Game of Thrones’ Final Season Was a Frantic Mess
Written by Ian Thomas Malone, Posted in Blog, Game of Thrones, Pop Culture, TV Reviews
The image of Daenerys Targaryen’s massive armada sailing to Westeros at the end of season six ended up being the high point of her time on the series. After spending years building her up as the apex player destined to “break the wheel,” seasons seven and eight largely focused on tearing her back down, slowly eating away at her army until her opposition established a believable sense of equal footing. Dany may have taken King’s Landing with brute force, but her cause was lost with waiting, heeding Tyrion’s advice not to sack the capital at the expense of most of her original Westerosi allies.
Season eight sought out to complete Dany’s downward spiral, along with defeating the White Walkers and providing satisfactory conclusions for many of the show’s large ensemble. All in six episodes, a choice made by creators David Benioff and D.B. Weiss. To call this season rushed would be an understatement.

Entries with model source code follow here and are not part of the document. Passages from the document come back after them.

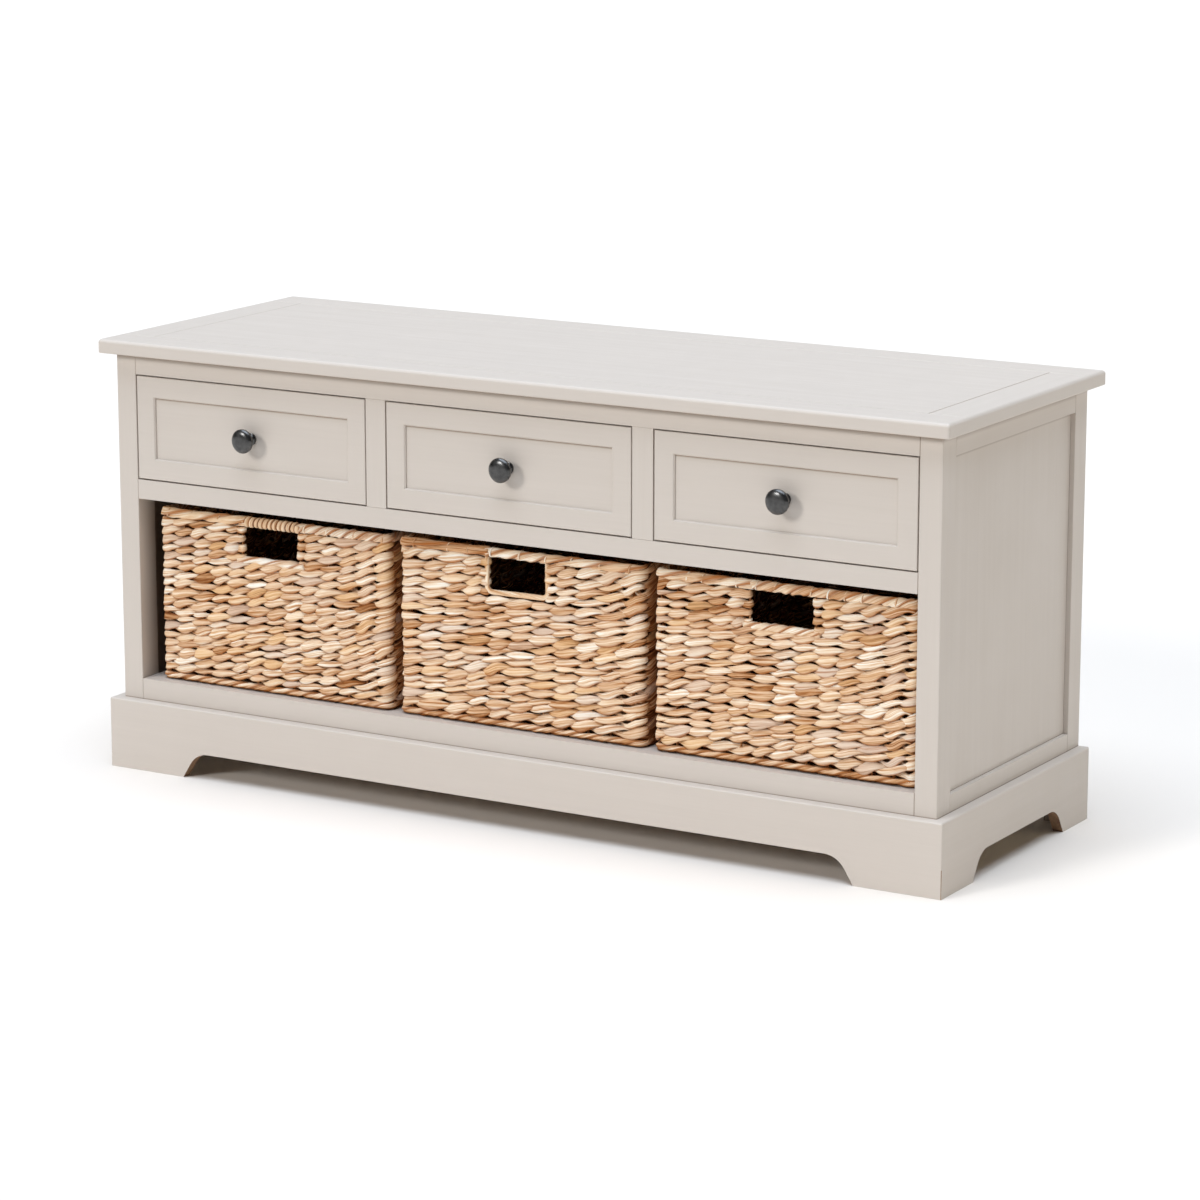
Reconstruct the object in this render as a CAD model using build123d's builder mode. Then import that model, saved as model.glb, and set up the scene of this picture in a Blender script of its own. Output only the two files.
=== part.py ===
from build123d import *
import math
import os

# Entryway bench: a painted wood carcass with three drawers over three woven baskets.
# Millimetres, +Z up, +X to the right, front towards -Y. The origin is on the floor,
# in the middle of the whole bench.

# ---------------------------------------------------------------- body and top
body_width = 1032.0          # over the posts
body_depth = 350.0           # over the posts
post_width = 26.0            # posts and side rails, along X
post_depth = 30.0            # posts, along Y
rail_thickness = 20.0        # front and back rails, along Y
base_rail_reveal = 24.0      # base rail showing above the plinth
compartment_height = 209.0   # open bay for the baskets
middle_rail_height = 22.0
drawer_opening_height = 120.0
top_rail_height = 23.0
base_rail_bottom = 45.0      # lower edge of the base rails, hidden by the plinth
side_top_rail_height = 24.5
side_base_reveal = 19.5      # side base rail showing above the plinth
post_edge_radius = 1.5
frame_joint_bevel = 0.5      # eased edges where posts, rails and stiles meet

top_thickness = 16.0
top_overhang_side = 14.0
top_overhang_front = 16.0
top_overhang_back = 16.0
top_border = 45.5            # width of the frame boards round the top's centre board
top_corner_radius = 3.0
top_upper_radius = 4.0
top_lower_radius = 1.5
top_joint_bevel = 0.8        # eased edges that make the hairline joints

# ---------------------------------------------------------------- plinth
plinth_height = 81.0
plinth_thickness = 12.0
plinth_edge_radius = 2.0
plinth_corner_bevel = 0.6    # eased corners where the boards are mitred
notch_height = 30.0          # cut-outs between the feet
notch_angle = 58.0           # slope of the feet's inner edge, from the floor
notch_radius = 28.0
front_foot_length = 101.0    # feet along the floor, on the front board
side_foot_front = 75.0       # feet along the floor, on the side boards
side_foot_back = 63.0

# ---------------------------------------------------------------- panels and shelves
groove_depth = 6.0           # how far a panel sits in its groove
side_panel_thickness = 10.0
side_panel_recess = 5.5      # side panel set back from the rails' outer face
back_panel_thickness = 5.0
bottom_shelf_thickness = 15.0
middle_shelf_thickness = 12.0
batten_width = 30.0          # battens under the bottom shelf
batten_height = 22.0

# ---------------------------------------------------------------- drawers
drawer_names = ["left", "middle", "right"]
divider_width = 25.0
partition_thickness = 12.0
drawer_gap = 1.5             # reveal round each drawer front
drawer_front_thickness = 18.0
drawer_frame_width = 24.0
drawer_edge_radius = 1.0
drawer_back_room = 10.0      # behind a closed drawer
panel_recess = 3.0           # panel set back from the drawer front's face
panel_bevel = 1.5
panel_thickness = 8.0
side_clearance = 2.5         # drawer box to the opening, each side
slide_clearance = 0.3        # drawer box above the shelf it runs on
guide_clearance = 0.8        # drawer box to its guides
guide_height = 15.0
drawer_side_thickness = 10.0
drawer_headroom = 22.0       # drawer sides lower than the opening
drawer_back_thickness = 10.0
drawer_bottom_thickness = 4.0
drawer_bottom_rise = 8.0     # drawer bottom above the lower edge of the sides

# ---------------------------------------------------------------- knobs and screws
knob_diameter = 27.0
knob_projection = 22.0       # from the drawer panel
knob_base_diameter = 14.0
knob_stem_diameter = 8.5
knob_base_height = 1.5
knob_neck_height = 6.0       # where the flared base has become the stem
knob_cup_height = 3.0        # from the stem to the edge of the disc
knob_edge_height = 2.5
knob_dome_height = 4.0
knob_screw_diameter = 4.0
knob_screw_reach = 10.0      # screw inside the knob
screw_head_diameter = 8.0
screw_head_height = 2.5
screw_clearance = 0.1        # round each screw, on the radius

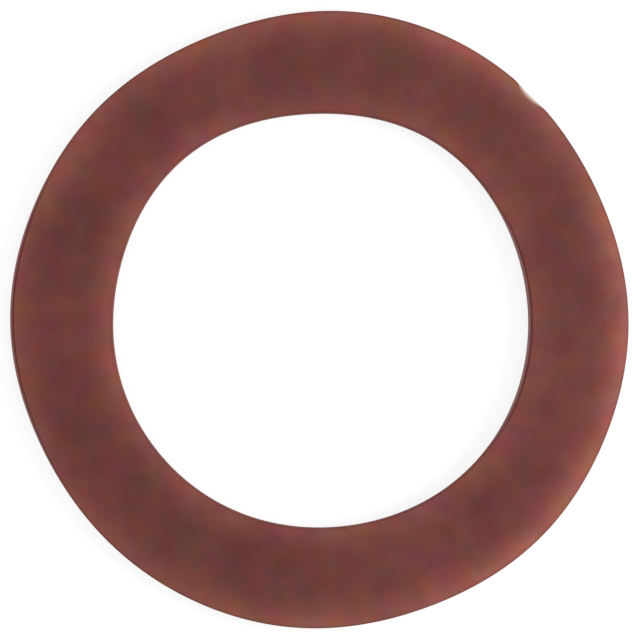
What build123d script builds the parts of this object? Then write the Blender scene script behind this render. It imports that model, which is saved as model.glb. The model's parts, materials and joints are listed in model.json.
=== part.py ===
"""Rubber flange gasket: a flat ring, moulded in one piece, that two pipe flanges squeeze between them.

Millimetres. The origin is on the bore's axis, in the plane of the lower sealing face, with +Z up.
"""

import os

from build123d import *

# The ring
outside_diameter = 132.0  # drops inside the flange's circle of bolts
bore_diameter = 89.0  # opens on to the pipe's own bore
thickness = 5.0  # from sealing face to sealing face, before the bolts are tightened

# Both sealing faces fall away in soft shoulders: a deep one out to the rim, a slight one in to the bore
rim_shoulder_width = 7.0
rim_shoulder_drop = 1.6
rim_corner_radius = 0.8
bore_shoulder_width = 6.0
bore_shoulder_drop = 0.5
bore_bevel = 0.5

# A shallow round nick in the rim
nick_depth = 0.65
nick_radius = 12.0
nick_angle = 47.5  # anticlockwise from +X, seen from above

rim_radius = outside_diameter / 2
bore_radius = bore_diameter / 2
mid_height = thickness / 2

# A narrow or thin ring limits its shoulders, so that a flat and a wall are always left
widest_shoulder = 0.45 * (rim_radius - bore_radius)
deepest_drop = 0.8 * mid_height
rim_shoulder = (min(rim_shoulder_width, widest_shoulder), min(rim_shoulder_drop, deepest_drop))
bore_shoulder = (min(bore_shoulder_width, widest_shoulder), min(bore_shoulder_drop, deepest_drop))
rim_wall_top = mid_height - rim_shoulder[1]
bore_wall_top = mid_height - bore_shoulder[1]

with BuildPart() as gasket_ring:
    # The section is drawn about the ring's middle plane, so that the lower face mirrors the upper one
    section_plane = Plane(origin=(0, 0, mid_height), x_dir=(1, 0, 0), z_dir=(0, -1, 0))
    with BuildSketch(section_plane) as section:
        with BuildLine():
            sealing_face = Line(
                (bore_radius + bore_shoulder[0], mid_height),
                (rim_radius - rim_shoulder[0], mid_height),
            )
            TangentArc(sealing_face @ 1, (rim_radius, rim_wall_top), tangent=(1, 0))
            TangentArc(sealing_face @ 0, (bore_radius, bore_wall_top), tangent=(-1, 0))
            mirror(about=Plane.XZ)
            Line((rim_radius, rim_wall_top), (rim_radius, -rim_wall_top))
            Line((bore_radius, bore_wall_top), (bore_radius, -bore_wall_top))
        make_face()
        fillet(section.vertices().group_by(Axis.X)[-1], min(rim_corner_radius, rim_wall_top))
        chamfer(section.vertices().group_by(Axis.X)[0], bore_bevel)
    revolve(axis=Axis.Z)

    # The nick is cut straight down through the rim
    with BuildSketch(Plane.XY):
        with PolarLocations(rim_radius - nick_depth + nick_radius, 1, start_angle=nick_angle):
            Circle(nick_radius)
    extrude(amount=thickness, mode=Mode.SUBTRACT)

gasket_ring.part.label = "gasket_ring"

os.makedirs("parts", exist_ok=True)
export_step(gasket_ring.part, "parts/gasket_ring.step")
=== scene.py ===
import json
import math

import bpy
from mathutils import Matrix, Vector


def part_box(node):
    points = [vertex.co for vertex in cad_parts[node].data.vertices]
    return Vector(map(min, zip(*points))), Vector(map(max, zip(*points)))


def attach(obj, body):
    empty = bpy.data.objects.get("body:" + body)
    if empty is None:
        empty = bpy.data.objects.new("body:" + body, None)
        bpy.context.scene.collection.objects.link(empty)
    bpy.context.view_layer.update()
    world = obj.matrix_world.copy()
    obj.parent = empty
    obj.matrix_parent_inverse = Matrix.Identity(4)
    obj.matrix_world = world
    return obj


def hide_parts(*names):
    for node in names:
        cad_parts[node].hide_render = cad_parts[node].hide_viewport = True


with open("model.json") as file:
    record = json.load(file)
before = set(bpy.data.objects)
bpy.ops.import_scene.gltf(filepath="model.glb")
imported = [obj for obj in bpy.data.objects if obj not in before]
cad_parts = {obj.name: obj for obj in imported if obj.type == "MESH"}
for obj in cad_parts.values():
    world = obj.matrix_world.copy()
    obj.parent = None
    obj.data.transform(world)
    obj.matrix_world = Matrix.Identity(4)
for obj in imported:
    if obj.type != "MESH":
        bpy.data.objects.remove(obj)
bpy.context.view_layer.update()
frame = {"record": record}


# ---- The gasket ----
# One flat ring of red-brown rubber, moulded in one piece between the halves of a mould that met in a fine
# line round both edges. Its faces roll off in soft shoulders, deeply to the rim and slightly to the bore. It
# has relaxed a little out of round, and its rim has one small torn nick.

low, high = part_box("gasket_ring")
bore = next(mount for mount in frame["record"]["mounts"] if mount["name"] == "bore")

thickness = high.z - low.z
mid_height = thickness / 2
relaxing = 0.00052  # the relaxed rim lies inside its nominal circle, by this much on average
rim_radius = (high.x - low.x) / 2 - relaxing
bore_radius = bore["dims"]["r_mm"] / 1000
half_band = (rim_radius - bore_radius) / 2

rim_shoulder_width = 0.0070
rim_shoulder_drop = 0.0014
rim_corner_width = 0.0006
rim_wall_height = 0.0008
bore_shoulder_width = 0.0060
bore_shoulder_drop = 0.0005
bore_corner_width = 0.0005
bore_wall_height = 0.0030
parting_line_height = 0.00008
parting_line_width = 0.00030

# The section, from the rim over the upper face to the bore. Each point has its place, the way the outline
# runs through it, and how long its handles are before and after. The lower half mirrors the upper one.
upper_half = (
    ((half_band + parting_line_height, 0), (0, 1), 0.00006, 0.00006),
    ((half_band, parting_line_width / 2), (0, 1), 0.00006, 0.00010),
    ((half_band, rim_wall_height / 2), (0, 1), 0.00010, 0.00045),
    ((half_band - rim_corner_width, mid_height - rim_shoulder_drop), (-0.88, 0.47), 0.00040, 0.0016),
    ((half_band - rim_shoulder_width, mid_height), (-1, 0), 0.0031, 0.0028),
    ((-half_band + bore_shoulder_width, mid_height), (-1, 0), 0.0028, 0.0026),
    ((-half_band + bore_corner_width, mid_height - bore_shoulder_drop), (-0.97, -0.24), 0.0018, 0.00030),
    ((-half_band, bore_wall_height / 2), (0, -1), 0.00035, 0.00045),
    ((-half_band, parting_line_width / 2), (0, -1), 0.00045, 0.00006),
    ((-half_band - parting_line_height, 0), (0, -1), 0.00006, 0.00006),
)
lower_half = [
    ((place[0], -place[1]), (-way[0], way[1]), after, before)
    for place, way, before, after in reversed(upper_half[1:-1])
]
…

The first two episodes largely concerned themselves with table-setting for “The Long Night.” Episode two, “A Knight of the Seven Kingdoms,” stands out as one of the best of the series for its focus on the complex relationships between the many characters, an immensely satisfying episode that functioned as a bit of a finale in its own right. The calm pace of the first two episodes contrasts with the frantic nature of the final two, which barely took a moment to breathe, more than understandable given how much needed to be done before the end.
A six-episode season was never going to be enough to wrap up such a complex series, but a bigger issue was the fact that the show dedicated half its final run to an underwhelming villain who didn’t even factor into the endgame. The White Walkers may have been a presence in the show since the first episode, but the underwhelming battle of Winterfell failed to reflect the Night King’s billing as an arch villain. Considering how rushed the final three episodes felt, it’s clear that the Night King should have been disposed of last season, giving the show a bit more wiggle room to focus on its endgame.
The first four episodes all built up a feud between Daenerys and Sansa that ended up pretty much going nowhere. You could argue that Sansa’s feelings toward Dany helped turn Jon, Tyrion, and Varys against her, but the Northern territorial disputes were hardly needed in that regard. Dany’s burning of King’s Landing superseded any of the peripheral politics.
The show struggled to portray Jon and Dany’s relationship, complicated by a few reasons. Putting aside the incest, Kit Harrington and Emilia Clarke didn’t have much natural chemistry, exacerbated by the show’s reluctance to give them scenes alone together. Jon’s stabbing of Dany made for beautiful cinematography, but the gravity of the moment failed to accurately reflect the underdeveloped nature of their relationship.
For a show ostensibly about the mechanics of power, the idea of having Bran end up on the show is complicated to say the least. His abilities helped turn the tide of the Battle of Winterfell, but the three-eyed raven stayed out of the conflict in King’s Landing. We don’t know if he made the decision based on the knowledge that he’d become king, but we don’t necessarily need to in order to recognize that a monarch shouldn’t possess that kind of absolute power.
The finale acknowledged Tyrion’s mistakes, suggesting he’d spend the rest of his life fixing them, but such a “punishment” perhaps fails to truly acknowledge his role in Dany’s decline. It’s hard to find a single moment in his time as Dany’s Hand where he offered good advice. Why would he be rewarded for such incompetence?
Cersei felt weirdly irrelevant for too much of the season. For all the excellent villains we’ve seen on the show over the years, Cersei has always been the best. The show made the right move placing her as the final big bad over the Night King, but it didn’t give her many opportunities to shine. Instead, she mostly stood around giving orders and not doing much else with her time. The show’s finest manipulator of politics sat on the sidelines for its final stretch, perhaps the strongest encapsulation of the issues with season eight.
The show did offer satisfactory conclusions for many of its key characters, including Arya, Sansa, Brienne, and Jaime. “A Knight of the Seven Kingdoms” worked so well for its focus on characters and not on moving the plot forward a mile a minute. We spent almost a decade with these people. The final season had its share of payoff for that investment, but it was constantly undercut by the rapid nature of the plot.
Finales are difficult to pull off under any circumstance. TV is generally much better at maintaining the status quo than concluding it. With so many loose strands heading into season eight, it seems unlikely that four more episodes would have been able to wrap things up much better than six did. That doesn’t really change the fact that this season spent much of its time poorly, a product of needing to do too many things at once.
Season eight made the regrettable mistake of giving half its time to an underwhelming villain at the expense of the characters who made the show special in the first place. For all the ways this series has felt larger than life over the years, becoming a worldwide phenomenon, its conclusion constantly felt unnecessarily rushed. These characters deserved better.